The exterior of a Chick-fil-A restaurant pictured in Springfield, Virginia
Source: Alex Wong/Getty Images

Customers of one of the United States’ best-loved fast-food restaurants are shocked by the substantial increase in the price of menu items. Chick-fil-A has raised their prices by over 20% in just two years, leaving customers looking for budget meals elsewhere.

Frequent visitors to the chicken spot were made aware of a 15% price increase back in 2022. Yet, due to the increasing inflation witnessed across the states, Chick-fil-A was forced to up its prices by a further 6% last January, resulting in an overall increase of 21% in the previous two years.

With such a rise in prices, the once budget-friendly option now has many customers looking for a bargain meal elsewhere. Newsweek spoke with Aaron Anderson, CEO of the consulting firm Axxeum Partners. He believes the rise in both the price of transportation and ingredients due to inflation has contributed significantly to Chick-fil-A’s recent price hike.

With competition increasing in the job market and ever-increasing minimum wages across the board, Aaron argues this has left restaurants such as Chick-fil-A with no option other than to raise their prices.

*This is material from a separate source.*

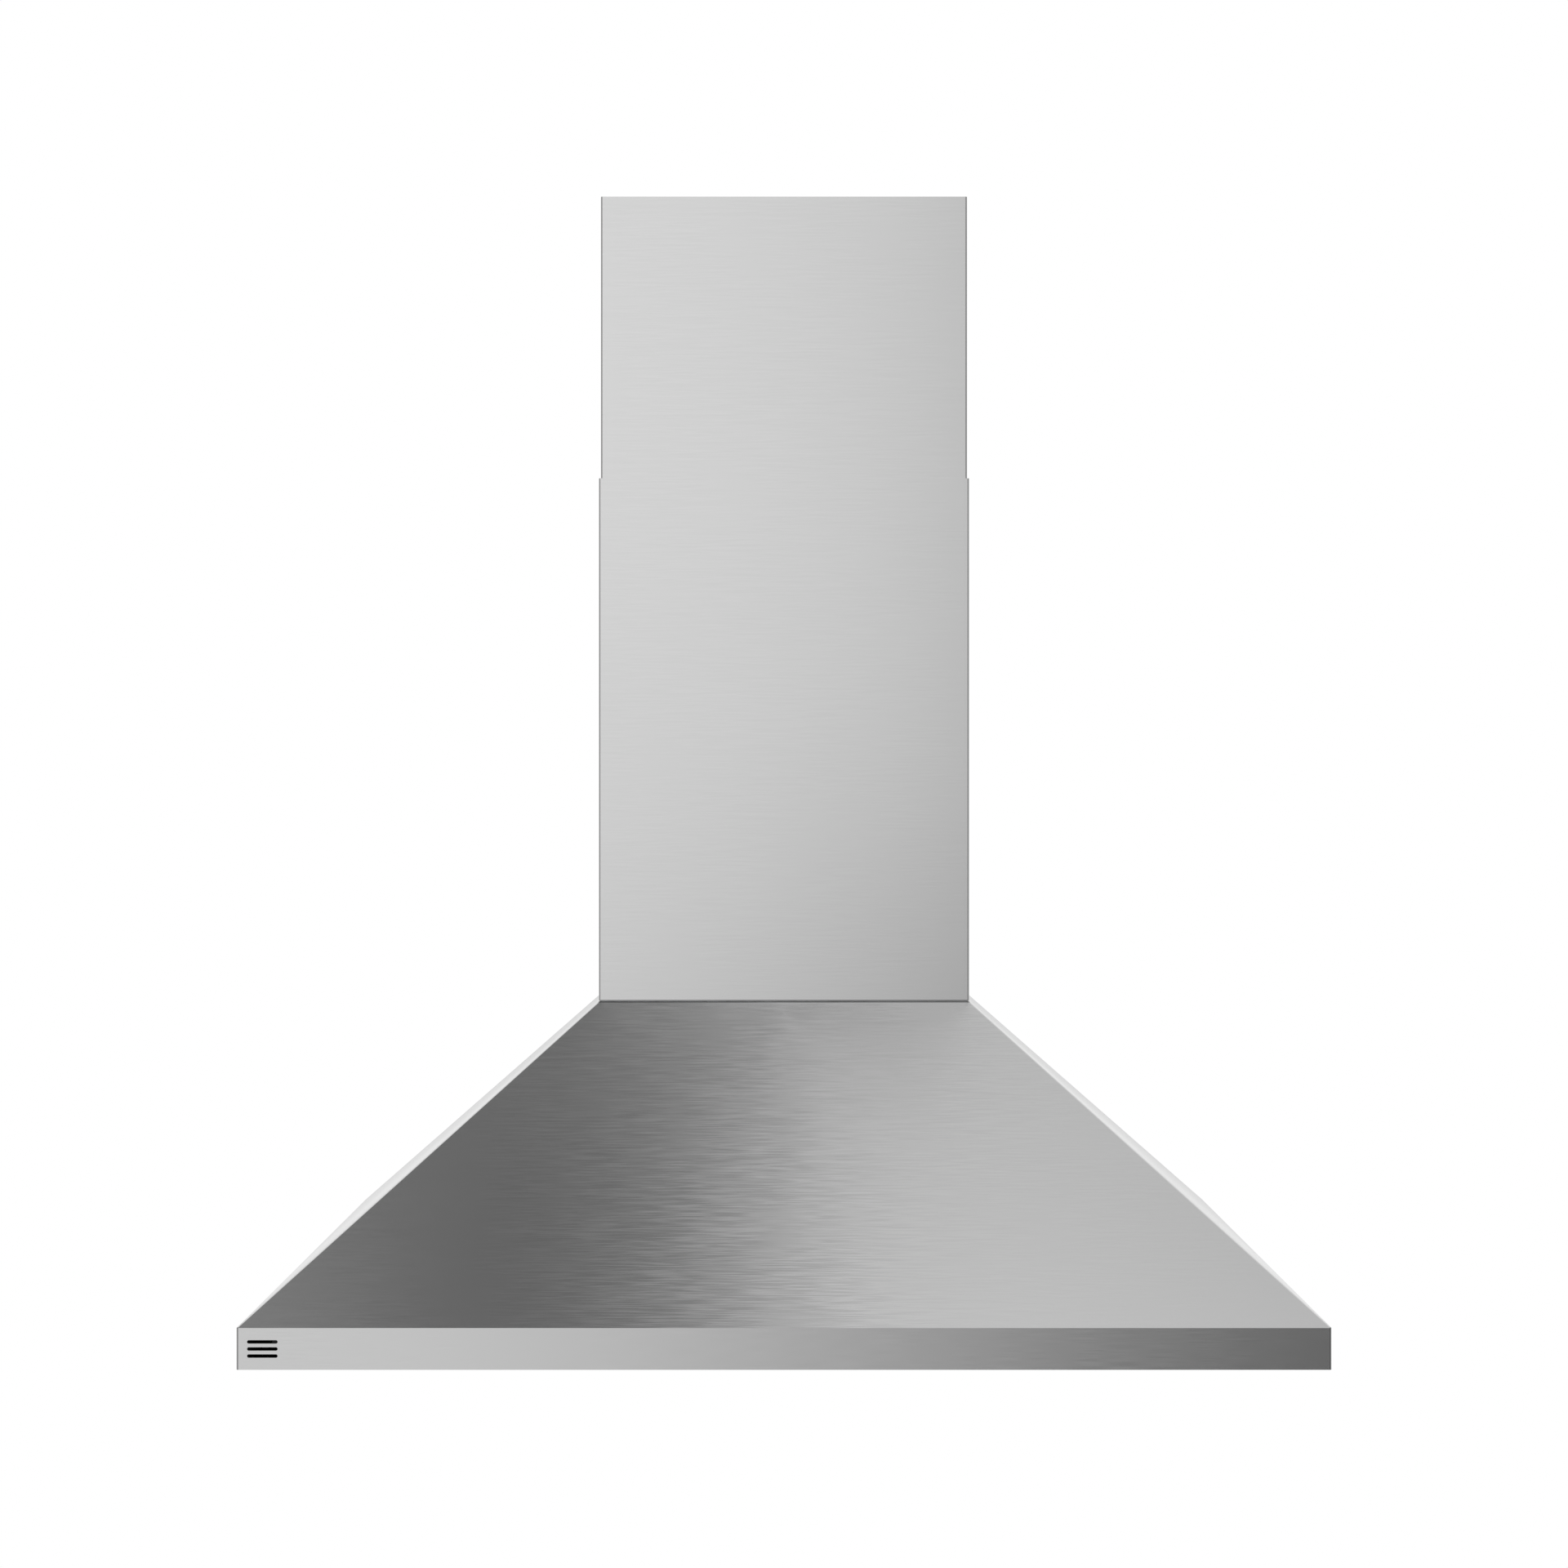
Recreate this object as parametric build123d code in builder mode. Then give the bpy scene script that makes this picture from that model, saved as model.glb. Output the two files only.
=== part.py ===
from build123d import *

import os
from math import cos, radians, sin

# Wall-mounted chimney range hood in folded steel sheet.
# Millimetres, +Z up. The wall is the plane y = 0 and the hood stands out of it towards -Y.
# x = 0 is the hood's middle and z = 0 is the bottom edge of its band.

os.makedirs("parts", exist_ok=True)

# ---------------------------------------------------------------- driving sizes

# sheet metal
SHEET = 1.0
BEND_RADIUS = 1.5  # outside radius of a fold
WELD_DRESSING = 0.8  # flat left where a welded corner is ground
FIT_GAP = 0.3  # between sheets that slip into each other
WELD_GAP = 0.2  # between sheets that are welded edge to face
SKIRT_GAP = 0.1  # between sheets that lie on each other
SLIDE_GAP = 0.5  # between the telescoping covers

# canopy
HOOD_WIDTH = 759.0
HOOD_DEPTH = 500.0
BAND_HEIGHT = 29.0
CANOPY_RISE = 202.0
LIP_WIDTH = 15.0  # bottom edge of the band, turned inwards
SEAT_FLANGE = 13.0  # top edge of the canopy, turned inwards under the chimney

# vent slots in the band
SLOT_LENGTH = 21.2
SLOT_HEIGHT = 2.4
SLOT_PITCH = 4.9
SLOT_COUNT = 3
SLOT_INSET = 7.4  # from the band's left face to the slots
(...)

“There’s been a significant rise in labor costs due to a more competitive job market and increased minimum wages in many areas. Restaurants are spending more on wages and benefits to attract and retain staff,” said Anderson.

Aaron alludes to the idea that long-term customers of Chick-fil-A may begin to look for cheaper alternatives to fast food, especially families with low incomes. “Higher menu prices can lead to reduced frequency of visits or spending per visit by consumers. Some may switch to lower-priced alternatives. However, Chick-fil-A’s strong brand loyalty might mitigate this impact to an extent, he said.

Michal Strahilevitz, the director of the Elfenworks Center for Responsible Business, also holds this opinion. He believes customers will begin to look for cheaper alternatives when it comes to fast food.

“Many customers might reconsider their dining choices due to financial constraints, exacerbated by the rise in layoffs and the general rise in inflation and costs beyond Chick-fil-A,” Strahilevitz told Newsweek.

However, even if many of their long-term customers continue to eat at the fast food restaurant, it’s unlikely they’ll eat at Chick-fil-A regularly due to the increased prices.

Sam Zietz, the CEO of self-ordering restaurant tech company GRUBBRR, believes that restaurants must do a better job at ensuring their prices remain low even during times of hardship.

“Restaurants must find ways to offset the costs though, without passing it all onto the customer, or they risk losing their customers,” Sam Zietz told Newsweek during an interview.

Zietz believes the problem can be tackled in ways other than raising the prices. He argues that labor costs could be dramatically slashed if Chick-fil-A was to begin using more self-ordering kiosks.

Customers of Chick-fil-A aren’t the only ones to feel the effects of inflation at their favorite restaurant. Pricelisto, an organization that observes changes in fast food menu prices, claims that 2022 fast food prices rose by 13% across the board.